'''
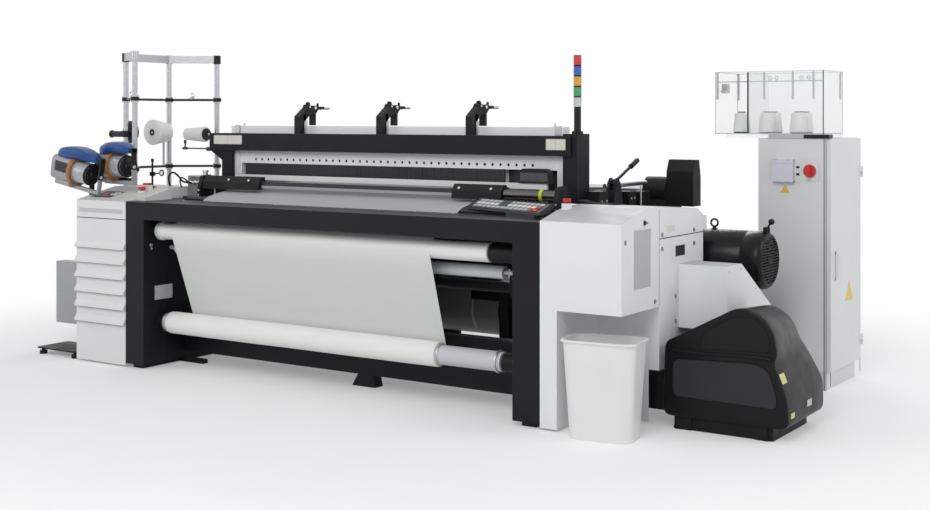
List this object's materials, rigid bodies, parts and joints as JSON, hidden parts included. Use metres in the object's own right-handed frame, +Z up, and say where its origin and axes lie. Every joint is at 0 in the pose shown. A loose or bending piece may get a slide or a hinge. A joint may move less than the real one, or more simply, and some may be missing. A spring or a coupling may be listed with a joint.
{
  "type": "power loom",
  "caption": "Air-jet power loom with cloth roll, louvred and sheet covers, yarn stand with feeders, electric cabinet, shedding box and waste bin.",
  "frame": {"origin": "on the floor, midway between the four anchor bolt holes of the side frames", "axes": "+Z up, +X to the right as the weaver faces the machine, +Y from the weaver towards the warp beam"},
  "size_m": [4.73, 2.2176, 1.874],
  "materials": {
    "frame_black": "semi-gloss machine enamel",
    "graphite_paint": "satin enamel",
    "cover_white": "satin powder coat",
    "cover_grey": "satin powder coat",
    "cabinet_grey": "fine powder coat",
    "steel": "ground",
    "chromed": "polished",
    "alloy": "anodised",
    "cast_black": "painted casting",
    "black_plastic": "moulded",
    "white_plastic": "moulded",
    "red_plastic": "glossy",
    "lens_plastic": "translucent lenses",
    "clear_plastic": "clear sheet",
    "yarn_white": "wound yarn",
    "cloth_white": "fine plain weave",
    "panel_dark": "membrane panel",
    "grey_plastic": "moulded"
  },
  "bodies": {
    "loom": {"front_frame": "frame_black", "side_frame_left": "frame_black", "side_frame_right": "frame_black", "cross_beams": "frame_black", "columns": "frame_black", "girder": "frame_black", "overhead_housing": "cover_white", "top_brackets": "cast_black", "heald_guides": "white_plastic", "breast_plate": "graphite_paint", "temple_bars": "graphite_paint", "temple_castings": "cast_black", "roll_bearings": "cast_black", "cloth_web": "cloth_white", "back_rest_housings": "cast_black", "left_cover": "cover_white", "right_front_cover": "cover_white", "right_side_cover": "cover_white", "cover_screws": "steel", "belt_cover": "cover_white", "gear_case": "cast_black", "motor_housing": "cast_black", "shedding_box": "frame_black", "waste_bin": "white_plastic", "cabinet_body": "cabinet_grey", "cone_box": "clear_plastic", "yarn_cones": "yarn_white", "yarn_stand": "alloy", "feeder_post": "cast_black", "feeder_housings": "grey_plastic", "signal_tower": "lens_plastic", "operation_panel": "panel_dark", "valve_box": "steel"},
    "clamp_lever_1": {"clamp_lever_1": "steel"},
    "clamp_lever_2": {"clamp_lever_2": "steel"},
    "clamp_lever_3": {"clamp_lever_3": "steel"},
    "sley": {"sley": "graphite_paint", "reed": "steel", "weft_feeler": "black_plastic"},
    "heald_frame_1": {"heald_frame_1": "cover_white"},
    "heald_frame_2": {"heald_frame_2": "cover_white"},
    "heald_frame_3": {"heald_frame_3": "cover_white"},
    "heald_frame_4": {"heald_frame_4": "cover_white"},
    "take_up_roll": {"take_up_roll": "white_plastic"},
    "press_roller": {"press_roller": "chromed"},
    "cloth_roll": {"cloth_roll_core": "chromed", "cloth_roll": "cloth_white"},
    "warp_beam": {"warp_beam": "graphite_paint"},
    "back_rest_roller": {"back_rest_roller": "chromed"},
    "motor_fan": {"motor_fan": "steel"},
    "brake_lever": {"brake_lever": "black_plastic"},
    "hand_lever": {"hand_lever": "black_plastic"},
    "cabinet_door": {"cabinet_door": "cabinet_grey"},
    "main_switch": {"main_switch": "red_plastic"},
    "emergency_stop": {"emergency_stop": "red_plastic"},
    "push_button": {"push_button": "red_plastic"},
    "cone_box_door": {"cone_box_door": "clear_plastic"},
    "cover_lock": {"cover_lock": "black_plastic"},
    "feeder_drum_1": {"feeder_drum_1": "black_plastic"},
    "feeder_drum_2": {"feeder_drum_2": "black_plastic"}
  },
  "joints": [
    {"name": "clamp_lever_1_lift", "type": "hinge", "parent": "loom", "child": "clamp_lever_1", "pos_m": [-0.66, -0.025, 1.511], "axis": [1, 0, 0], "range_deg": [0, 45]},
    {"name": "clamp_lever_2_lift", "type": "hinge", "parent": "loom", "child": "clamp_lever_2", "pos_m": [-0.049, -0.025, 1.511], "axis": [1, 0, 0], "range_deg": [0, 45]},
    {"name": "clamp_lever_3_lift", "type": "hinge", "parent": "loom", "child": "clamp_lever_3", "pos_m": [0.562, -0.025, 1.511], "axis": [1, 0, 0], "range_deg": [0, 45]},
    {"name": "sley_swing", "type": "hinge", "parent": "loom", "child": "sley", "pos_m": [0, -0.23, 0.56], "axis": [1, 0, 0], "range_deg": [-1.5, 4]},
    {"name": "heald_frame_1_travel", "type": "slide", "parent": "loom", "child": "heald_frame_1", "axis": [0, 0, 1], "range_m": [-0.045, 0.045]},
    {"name": "heald_frame_2_travel", "type": "slide", "parent": "loom", "child": "heald_frame_2", "axis": [0, 0, 1], "range_m": [-0.045, 0.045]},
    {"name": "heald_frame_3_travel", "type": "slide", "parent": "loom", "child": "heald_frame_3", "axis": [0, 0, 1], "range_m": [-0.045, 0.045]},
    {"name": "heald_frame_4_travel", "type": "slide", "parent": "loom", "child": "heald_frame_4", "axis": [0, 0, 1], "range_m": [-0.045, 0.045]},
    {"name": "cloth_roll_turn", "type": "hinge", "parent": "loom", "child": "cloth_roll", "pos_m": [0, -0.68, 0.262], "axis": [1, 0, 0], "continuous": true},
    {"name": "take_up_roll_turn", "type": "hinge", "parent": "loom", "child": "take_up_roll", "pos_m": [0, -0.73, 0.797], "axis": [1, 0, 0], "continuous": true},
    {"name": "press_roller_turn", "type": "hinge", "parent": "loom", "child": "press_roller", "pos_m": [0, -0.615, 0.69], "axis": [1, 0, 0], "continuous": true},
    {"name": "warp_beam_turn", "type": "hinge", "parent": "loom", "child": "warp_beam", "pos_m": [0, 0.73, 0.335], "axis": [1, 0, 0], "continuous": true},
    {"name": "back_rest_turn", "type": "hinge", "parent": "loom", "child": "back_rest_roller", "pos_m": [0, 0.62, 1.045], "axis": [1, 0, 0], "continuous": true},
    {"name": "motor_shaft_turn", "type": "hinge", "parent": "loom", "child": "motor_fan", "pos_m": [0, 0.27, 0.73], "axis": [1, 0, 0], "continuous": true},
    {"name": "brake_lever_release", "type": "hinge", "parent": "loom", "child": "brake_lever", "pos_m": [2.078, 0.27, 0.888], "axis": [0, 1, 0], "range_deg": [0, 15]},
    {"name": "hand_lever_swing", "type": "hinge", "parent": "loom", "child": "hand_lever", "pos_m": [1.318, 0.07, 1.11], "axis": [1, 0, 0], "range_deg": [-8, 60]},
    {"name": "cabinet_door_swing", "type": "hinge", "parent": "loom", "child": "cabinet_door", "pos_m": [2.252, 1.278, 0.65], "axis": [0, 0, 1], "range_deg": [0, 110]},
    {"name": "main_switch_turn", "type": "hinge", "parent": "loom", "child": "main_switch", "pos_m": [2.136, 0.753, 1.168], "axis": [0, 1, 0], "range_deg": [0, 90]},
    {"name": "emergency_stop_press", "type": "slide", "parent": "loom", "child": "emergency_stop", "axis": [0, 0, 1], "range_m": [-0.006, 0], "stiffness_N_per_m": 800, "springref_m": 0.002},
    {"name": "push_button_press", "type": "slide", "parent": "loom", "child": "push_button", "axis": [0, 0, 1], "range_m": [-0.006, 0], "stiffness_N_per_m": 800, "springref_m": 0.002},
    {"name": "cone_box_door_swing", "type": "hinge", "parent": "loom", "child": "cone_box_door", "pos_m": [1.7959, 0.755, 1.5], "axis": [0, 0, -1], "range_deg": [0, 100]},
    {"name": "cover_lock_turn", "type": "hinge", "parent": "loom", "child": "cover_lock", "pos_m": [1.82, -0.597, 0.965], "axis": [1, 0, 0], "range_deg": [0, 90]},
    {"name": "feeder_drum_1_turn", "type": "hinge", "parent": "loom", "child": "feeder_drum_1", "pos_m": [-1.89, -0.746, 1.125], "axis": [0.9848, 0, -0.1736], "continuous": true},
    {"name": "feeder_drum_2_turn", "type": "hinge", "parent": "loom", "child": "feeder_drum_2", "pos_m": [-1.665, -0.64, 1.16], "axis": [0.9703, -0.2419, 0], "continuous": true}
  ],
  "couplings": [
    {"joint": "take_up_roll_turn", "follows": "cloth_roll_turn", "ratio": -1.3333}
  ]
}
'''
» **Task requirements**
Copy all lines above containing the string "joints".

» **Result for this exercise**
List this object's materials, rigid bodies, parts and joints as JSON, hidden parts included. Use metres in the object's own right-handed frame, +Z up, and say where its origin and axes lie. Every joint is at 0 in the pose shown. A loose or bending piece may get a slide or a hinge. A joint may move less than the real one, or more simply, and some may be missing. A spring or a coupling may be listed with a joint.
  "joints": [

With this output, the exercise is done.